Data to use
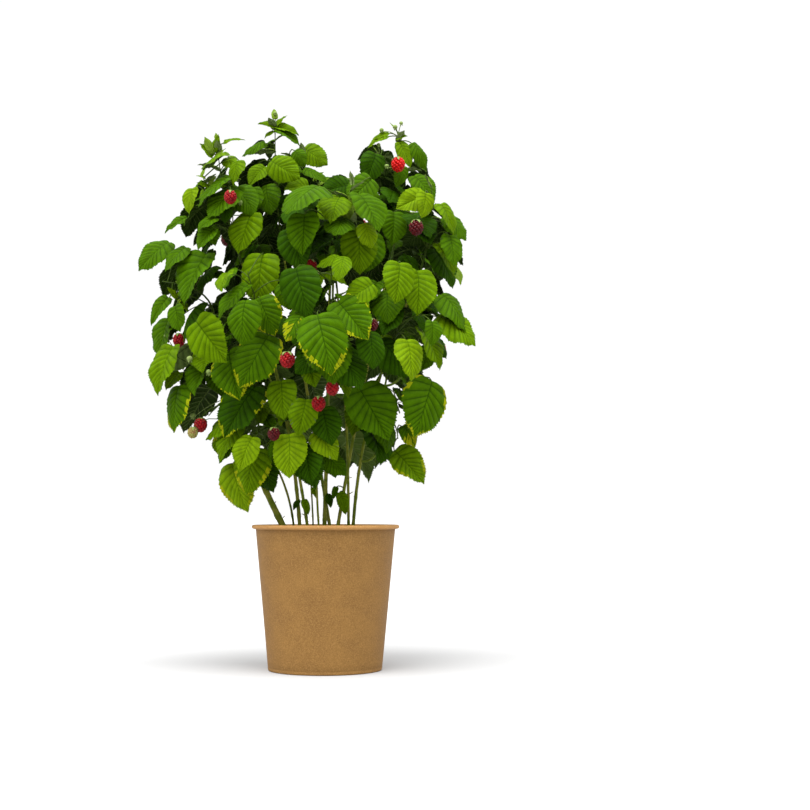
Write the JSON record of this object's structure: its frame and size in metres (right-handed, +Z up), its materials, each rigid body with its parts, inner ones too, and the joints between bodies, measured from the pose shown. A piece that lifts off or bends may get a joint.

---

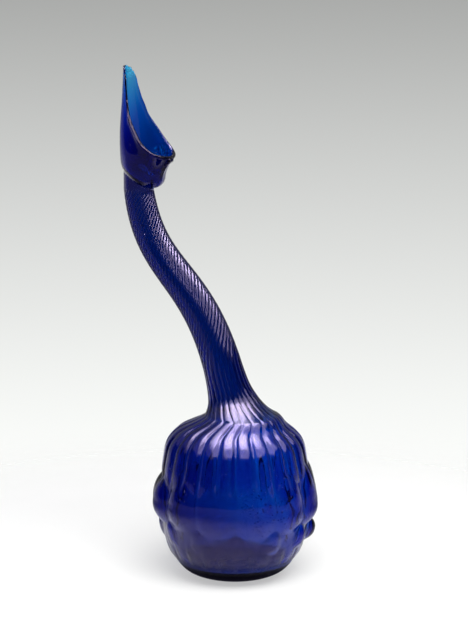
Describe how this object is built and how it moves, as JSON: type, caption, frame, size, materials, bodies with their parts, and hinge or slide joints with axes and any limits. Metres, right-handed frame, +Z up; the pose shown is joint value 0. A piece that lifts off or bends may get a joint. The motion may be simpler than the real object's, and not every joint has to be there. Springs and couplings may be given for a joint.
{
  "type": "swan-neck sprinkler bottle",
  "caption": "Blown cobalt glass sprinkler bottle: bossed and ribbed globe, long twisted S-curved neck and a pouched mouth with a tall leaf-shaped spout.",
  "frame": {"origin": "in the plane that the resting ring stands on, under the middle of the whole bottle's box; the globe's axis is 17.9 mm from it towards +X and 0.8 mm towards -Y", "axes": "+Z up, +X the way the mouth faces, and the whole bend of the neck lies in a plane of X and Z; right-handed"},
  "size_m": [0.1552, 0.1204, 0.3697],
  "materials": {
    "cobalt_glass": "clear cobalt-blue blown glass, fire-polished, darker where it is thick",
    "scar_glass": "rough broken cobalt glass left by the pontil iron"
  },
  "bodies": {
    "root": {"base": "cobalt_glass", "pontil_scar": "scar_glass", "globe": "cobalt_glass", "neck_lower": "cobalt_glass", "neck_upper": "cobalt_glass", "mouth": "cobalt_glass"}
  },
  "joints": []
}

Aim
Copy and report every line where the word "type" is present.

Reply
Describe how this object is built and how it moves, as JSON: type, caption, frame, size, materials, bodies with their parts, and hinge or slide joints with axes and any limits. Metres, right-handed frame, +Z up; the pose shown is joint value 0. A piece that lifts off or bends may get a joint. The motion may be simpler than the real object's, and not every joint has to be there. Springs and couplings may be given for a joint.
  "type": "swan-neck sprinkler bottle",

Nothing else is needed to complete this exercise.